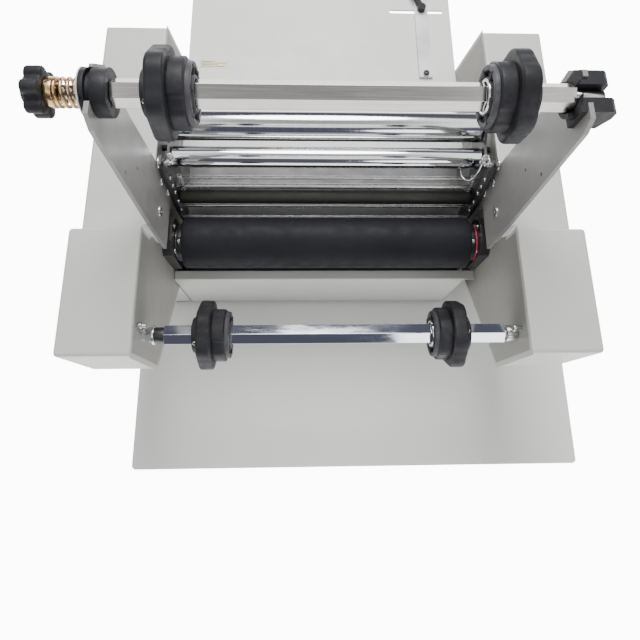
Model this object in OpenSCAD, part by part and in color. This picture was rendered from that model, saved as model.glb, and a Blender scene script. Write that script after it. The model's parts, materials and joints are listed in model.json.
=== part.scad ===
// Cold roll laminator: two side housings, a pair of rubber nip rollers, a supply shaft on raised
// arms, a driven take-up shaft at the output side and a feed table at the operator side.
// Frame: +X right, +Y towards the operator (infeed), +Z up. The origin lies on the bench plane,
// in the middle between the side frames, straight under the nip line.

/* [Housings] */
// Clear width between the two side frames
frame_gap = 400; // [340:1:500]
// Thickness of a side frame plate
frame_t = 6; // [4:0.5:9]
// Width of each housing, outwards from the side frame's inner face
housing_w = 76; // [64:1:100]
// Sheet thickness of the housing covers
cover_t = 2; // [1.5:0.1:3]
// Height of the front housing tops above the bench
front_top_z = 298; // [280:1:350]
// Step down from the front housing tops to the rear ones
top_step = 31; // [24:1:40]
// Depth of the front housings
front_len = 135; // [115:1:165]
// Length of the rear housing tops
rear_len = 282; // [250:1:340]
// Distance from the front housings' rear edge to the nip line
nip_back = 24; // [18:1:28]
// Height of the upright front face of a front housing
front_face_h = 107; // [90:1:120]
// Slope of the housings' underside
chin_angle = 34.8; // [30:0.1:38]
// Lean of the operator faces from upright
console_lean = 14; // [5:1:20]

/* [Base] */
// Thickness of the base board
board_t = 18; // [12:1:25]
// Reach of the base board to the left of the middle
board_left = 271; // [240:1:330]
// Reach of the base board to the right of the middle
board_right = 364; // [280:1:400]
// Reach of the base board in front of the nip line
board_front = 278; // [230:1:330]
// Reach of the base board behind the nip line
board_back = 310; // [280:1:370]
// Radius of the base board's corners
board_corner = 6; // [2:1:15]
// Height of the rubber feet between the base board and the machine
foot_h = 6; // [4:1:9]
// Diameter of a rubber foot
foot_d = 24; // [18:1:30]

/* [Nip rollers] */
// Diameter of each rubber nip roller
roller_d = 65; // [56:1:70]
// Diameter of a nip roller's steel core
core_d = 45; // [30:1:50]
// Bare length of the core at each end of the rubber
core_bare = 8; // [4:1:14]
// Diameter of the nip roller journals
journal_d = 20; // [14:1:22]
// Height of the nip line above the bench
nip_z = 152; // [148:1:160]
// Travel of the upper roller when the pressure is released
nip_lift = 6; // [3:0.5:7]
// Thickness of a bearing block
block_t = 12; // [8:0.5:12]
// Teeth on each nip roller gear
roller_teeth = 26; // [22:1:30]
// Teeth on the motor pinion
pinion_teeth = 16; // [14:1:18]
// Width of the gears' teeth
gear_w = 10; // [6:1:12]

/* [Supply shaft] */
// Distance across the flats of both hexagon bars
hex_af = 20; // [16:0.5:22]
// Height of the supply shaft above the bench
supply_z = 470; // [440:1:520]
// Place of the supply shaft behind the nip line
supply_y = 20; // [5:1:24]
// Thickness of a shaft arm
arm_t = 4; // [3:0.5:5]
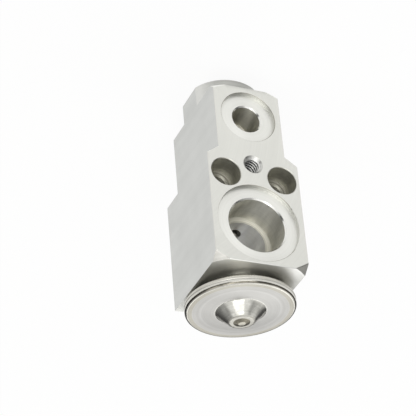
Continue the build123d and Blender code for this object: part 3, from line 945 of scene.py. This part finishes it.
@dataclass
class BodyBlock:
    """The machined block with its ports, fixing holes and tapped hole.

    Attributes:
        thread: the tapped hole's thread.
        milling_centre: middle of the arcs that the milling cutter left, in millimetres.
        smooth_angle: faces that meet more flatly than this shade as one, in degrees.
        face_slack: faces no further than this from a port face lie on it, in millimetres.
        bevel_depth: how deep the bevels of the outline reach, in millimetres.
        recess_slack: play on the depth of the sealing recesses, in millimetres.
        wall_limit: least cosine between a port wall's direction and its radius.
        corner_limit: corners' directions rise less than this.
    """

    thread: Thread = field(default_factory=Thread)
    milling_centre: Point = (60.0, 0.0, 20.0)
    smooth_angle: float = 25.0
    face_slack: float = 0.05
    bevel_depth: float = 0.21
    recess_slack: float = 0.1
    wall_limit: float = 0.9
    corner_limit: float = 0.95

    def build(self) -> None:
        """Machine the block, dress its faces and put it on its body."""
        block = free_copy("valve_body", "machined_block")
        cutter = self.thread.cutter()
        select_alone(block)
        bpy.ops.object.modifier_add(type="BOOLEAN")
        cut = block.modifiers[-1]
        cut.operation = "DIFFERENCE"
        cut.solver = "EXACT"
        cut.object = cutter
        bpy.ops.object.modifier_apply(modifier=cut.name)
        bpy.data.objects.remove(cutter)
        dress(block, self._cut_of)
        smooth_by_angle(block, self.smooth_angle)
        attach(block, "block")
        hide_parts("valve_body")
        log.info("%s: %d faces", block.name, len(block.data.polygons))

    def _cut_of(self, middle: Vector, normal: Vector) -> Cut:
        """Tell which cut made a face.

        Args:
            middle: the face's middle, in millimetres.
            normal: the face's outward direction.

        Returns:
            The finish of that cut and a point on its axis.
        """
        return (
            self._milled(middle, normal)
            or self._tapped(middle, normal)
            or self._fixing(middle, normal)
            or self._port(middle, normal)
            or self._bar(middle, normal)
        )

    def _milled(self, middle: Vector, normal: Vector) -> Optional[Cut]:
        """Tell whether a face is one of the port faces or a bevel at their outline.

        Args:
            middle: the face's middle, in millimetres.
            normal: the face's outward direction.

        Returns:
            The milled finish with its centre, or nothing.
        """
        x, y, z = middle
        to_port_face = min(y - HOSE_FACE_Y, EVAPORATOR_FACE_Y - y)
        if abs(normal.y) > FLAT and to_port_face < self.face_slack:
            return BodyFinish.MILLED, self.milling_centre
        if not BEVEL_LOW < abs(normal.y) < BEVEL_HIGH or to_port_face >= self.bevel_depth:
            return None
        at_side = abs(normal.x) > BEVEL_LOW
        at_end = z > OUTLINE_TOP or z < OUTLINE_BOTTOM
        if abs(x) > OUTLINE_X and (at_side or at_end):
            return BodyFinish.MILLED, self.milling_centre
        return None

    def _tapped(self, middle: Vector, normal: Vector) -> Optional[Cut]:
        """Tell whether a face belongs to the tapped hole.

        Args:
            middle: the face's middle, in millimetres.
            normal: the face's outward direction.

        Returns:
            The finish of that part of the hole with its centre, or nothing.
        """
        away = math.hypot(middle.x, middle.z - TAPPED_Z)
        if away >= TAPPED_REACH or middle.y >= HOSE_FACE_Y + TAPPED_DEPTH:
            return None
        if normal.y >= -OUTWARD:
            # Painted shade: thread sides turned away from the mouth get the dark colour
            cut = BodyFinish.THREAD_GROOVE
        elif middle.y < HOSE_FACE_Y + COUNTERSINK_DEPTH:
            cut = BodyFinish.COUNTERSINK
        else:
            cut = BodyFinish.THREAD_FLANK
        return cut, (0.0, 0.0, TAPPED_Z)

    def _fixing(self, middle: Vector, normal: Vector) -> Optional[Cut]:
        """Tell whether a face belongs to a fixing hole or its counterbore.

        Args:
            middle: the face's middle, in millimetres.
            normal: the face's outward direction.

        Returns:
            The finish of that part of the hole with its centre, or nothing.
        """
        away = math.hypot(abs(middle.x) - FIXING_X, middle.z - FIXING_Z)
        if away >= COUNTERBORE_REACH:
            return None
        if abs(normal.y) > FLAT:
            cut = BodyFinish.COUNTERBORE_SEAT
        elif away < FIXING_REACH:
            # Painted shade: the fixing holes' through bores get the darker bored colour
            cut = BodyFinish.INLET_BORE
        else:
            cut = BodyFinish.DRILLED
        return cut, (math.copysign(FIXING_X, middle.x), 0.0, FIXING_Z)

    def _port(self, middle: Vector, normal: Vector) -> Optional[Cut]:
        """Tell whether a face belongs to a port, and to which step of it.

        Args:
            middle: the face's middle, in millimetres.
            normal: the face's outward direction.

        Returns:
            The finish of that step with its centre, or nothing.
        """
        x, y, z = middle
        to_port_face = min(y - HOSE_FACE_Y, EVAPORATOR_FACE_Y - y)
        in_recess = to_port_face < RECESS_DEPTH + self.recess_slack
        for height, reach, side in PORTS:
            away = math.hypot(x, z - height)
            centre = (0.0, 0.0, height)
            if away >= reach or y * side < 0.0:
                continue
            if abs(normal.y) > FLAT:
                return (BodyFinish.TURNED_FLOOR if in_recess else BodyFinish.SHOULDER), centre
            if BEVEL_LOW < abs(normal.y) < BEVEL_HIGH:
                at_mouth = away > reach - MOUTH_WIDTH
                # Painted shade: the mouths' edge breaks get a darker colour
                return (BodyFinish.MOUTH_EDGE if at_mouth else BodyFinish.BEVEL), centre
            if abs(normal.x * x + normal.z * (z - height)) > self.wall_limit * away:
                return self._port_wall(in_recess, height, away), centre
        return None

    def _port_wall(self, in_recess: bool, height: float, away: float) -> BodyFinish:
        """Give the finish of a port's wall.

        Args:
            in_recess: whether it is the wall of the sealing recess.
            height: height of the port's axis, in millimetres.
            away: the wall's distance from that axis, in millimetres.

        Returns:
            The finish.
        """
        if in_recess:
            return BodyFinish.RECESS_WALL
        if height != SUCTION_Z:
            # Painted shade: the liquid ports' bores get the darker bored colour
            return BodyFinish.INLET_BORE
        # Painted light in the passage; painted reflection streaks on the bore's wall
        return BodyFinish.PASSAGE if away < PASSAGE_RADIUS else BodyFinish.BORED

    def _bar(self, middle: Vector, normal: Vector) -> Cut:
        """Tell the extruded sides, the turned ends and their corners from each other.

        Args:
            middle: the face's middle, in millimetres.
            normal: the face's outward direction.

        Returns:
            The finish with its centre.
        """
        in_waist = abs(normal.y) < SQUARE and WAIST_BOTTOM < middle.z < WAIST_TOP
        # The sides and the waist get the extruded finish, whose greyer colour is painted shade
        if abs(normal.x) > FLAT or in_waist:
            return BodyFinish.EXTRUDED, ORIGIN
        if middle.z > FIXING_Z:
            at_corner = normal.z < self.corner_limit and abs(middle.x) > CORNER_X
            # The ends carry painted reflection, paler towards their front and rear edges
            return (BodyFinish.TURNED_CORNER if at_corner else BodyFinish.TURNED_END), ORIGIN
        on_boss = middle.z < BOSS_HEIGHT
        # The boss gets painted reflection at its sides, the foot's facets a painted highlight
        return (BodyFinish.TURNED_BOSS if on_boss else BodyFinish.TURNED_FOOT), ORIGIN


@dataclass
class PowerHead:
    """The power head on top of the block: cover with its cone, pan, neck and plug.

    Attributes:
        tint_and_shade_radius: radius out to which the cover round the plug is darkened, by the
            weld's tint and by painted shade over the rounded shoulder at the cone's tip, in
            millimetres.
        cone_radius: radius of the cone's foot with its rounding, in millimetres.
        band_radius: radius where the cover's outer band starts, in millimetres.
        rim_radius: radius where the rolled rim starts, in millimetres.
        plug_top_radius: radius of the plug's flat top, in millimetres.
        smooth_angle: faces that meet more flatly than this shade as one, in degrees.
    """

    tint_and_shade_radius: float = 4.7
    cone_radius: float = 9.0
    band_radius: float = 16.7
    rim_radius: float = 18.1
    plug_top_radius: float = 1.25
    smooth_angle: float = 20.0

    def build(self) -> None:
        """Make each piece of the head, dress it and put it on the block."""
        for node, name, slot, finish_of in (
            ("head_cover", "pressed_cover", "head_steel", self._cover_finish),
            ("head_pan", "pressed_pan", "head_steel", self._pan_finish),
            ("head_neck", "turned_neck", "head_steel", self._neck_finish),
            ("charge_plug", "welded_plug", "plug_steel", self._plug_finish),
        ):
            piece = free_copy(node, name)
            dress(piece, finish_of)
            smooth_by_angle(piece, self.smooth_angle)
            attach(piece, "block")
            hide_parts(node)
            log.info("%s: %d faces", name, len(piece.data.polygons))

    def _cover_finish(self, middle: Vector, normal: Vector) -> Cut:
        """Give the finish of one face of the cover.

        Args:
            middle: the face's middle, in millimetres.
            normal: the face's outward direction.

        Returns:
            The finish with its centre.
        """
        away = math.hypot(middle.x, middle.y)
        # Round the plug: weld tint together with painted shade
        if away < self.tint_and_shade_radius:
            return HeadFinish.TINTED, ORIGIN
        if away < self.cone_radius:
            return HeadFinish.DRAWN_CONE, ORIGIN
        # Painted dark reflection, with heat tint, on the slope where the rim turns down
        if away > self.rim_radius and 0.3 < normal.z < 0.85:
            return HeadFinish.BLUED_EDGE, ORIGIN
        if away > self.rim_radius and normal.z < 0.999:
            return HeadFinish.ROLLED_RIM, ORIGIN
        if away > self.band_radius:
            return HeadFinish.HEATED, ORIGIN
        return HeadFinish.SATIN, ORIGIN

    def _pan_finish(self, middle: Vector, normal: Vector) -> Cut:
        """Give the finish of one face of the pan."""
        return HeadFinish.SPUN_PAN, ORIGIN

    def _neck_finish(self, middle: Vector, normal: Vector) -> Cut:
        """Give the finish of one face of the neck."""
        return HeadFinish.TURNED_NECK, ORIGIN

    def _plug_finish(self, middle: Vector, normal: Vector) -> Cut:
        """Give the finish of one face of the plug."""
        # The plug's flat top gets a painted highlight; the rest painted shade with a scorch tint
        if math.hypot(middle.x, middle.y) < self.plug_top_radius and normal.z > 0.9:
            return HeadFinish.WIPED_TOP, ORIGIN
        return HeadFinish.SCORCHED, ORIGIN


@dataclass
class InnerPieces:
    """The pieces inside the block, which keep their own meshes.

    Attributes:
        finishes: the finish of each piece, by its name.
    """

    finishes: dict[str, InnerFinish] = field(default_factory=lambda: {
        "head_seal_ring": InnerFinish.RUBBER,
        "diaphragm": InnerFinish.STRIP,
        "diaphragm_stop": InnerFinish.TURNED,
        "push_rod": InnerFinish.GROUND,
        "rod_seal": InnerFinish.RUBBER,
        "seal_washer": InnerFinish.STRIP,
        "seal_push_nut": InnerFinish.STRIP,
        "valve_ball": InnerFinish.LAPPED,
        "ball_cradle": InnerFinish.TURNED,
        "damping_spring": InnerFinish.STRIP,
        "adjusting_screw": InnerFinish.SCREW,
        "adjusting_screw_seal": InnerFinish.RUBBER,
    })

    def build(self) -> None:
        """Put each piece's finish in its material slots."""
        finishes = set(self.finishes.values())
        materials = {f: f.value.material() for f in InnerFinish if f in finishes}
        for name, finish in self.finishes.items():
            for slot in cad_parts[name].material_slots:
                slot.material = materials[finish]
            log.info("%s: %s", name, finish.value.name)


@dataclass
class SuperheatSpring:
    """The coil spring between the valve train and the adjusting screw.

    It is shown as two halves that meet at its middle.

    Attributes:
        smooth_angle: faces that meet more flatly than this shade as one, in degrees.
    """

    smooth_angle: float = 50.0

    def build(self) -> None:
        """Cut the spring at its middle into two halves."""
        bottom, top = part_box("superheat_spring")
        middle = (0.0, 0.0, (bottom.z + top.z) / 2.0)
        wire = InnerFinish.WIRE.value.material()
        ends = (("lower", bottom, "adjuster_ring"), ("upper", top, "valve_train"))
        for side, end, body in ends:
            half = free_copy("superheat_spring", f"superheat_spring_{side}_half")
            bpy.ops.object.mode_set(mode="EDIT")
            bpy.ops.mesh.select_all(action="SELECT")
            bpy.ops.mesh.bisect(
                plane_co=middle, plane_no=Axis.Z.value, use_fill=True,
                clear_outer=side == "lower", clear_inner=side == "upper",
            )
            bpy.ops.object.mode_set(mode="OBJECT")
            half.data.materials.clear()
            half.data.materials.append(wire)
            smooth_by_angle(half, self.smooth_angle)
            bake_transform(half)
            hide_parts("superheat_spring")
            log.info("%s: %d faces", half.name, len(half.data.polygons))


def main() -> None:
    """Build the studio and every sub-assembly."""
    logging.basicConfig(level=logging.INFO, format="%(name)s: %(message)s")
    Studio().build()
    BodyBlock().build()
    PowerHead().build()
    InnerPieces().build()
    SuperheatSpring().build()
    bpy.context.scene.view_settings.view_transform = "Standard"


if __name__ == "__main__":
    main()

What the task asks:
Look back at the entries above and repeat, unchanged, every line from the line holding "Continue the build123d" through the line holding "and tapped hole.".

Result of this exercise:
Continue the build123d and Blender code for this object: part 3, from line 945 of scene.py. This part finishes it.
@dataclass
class BodyBlock:
    """The machined block with its ports, fixing holes and tapped hole.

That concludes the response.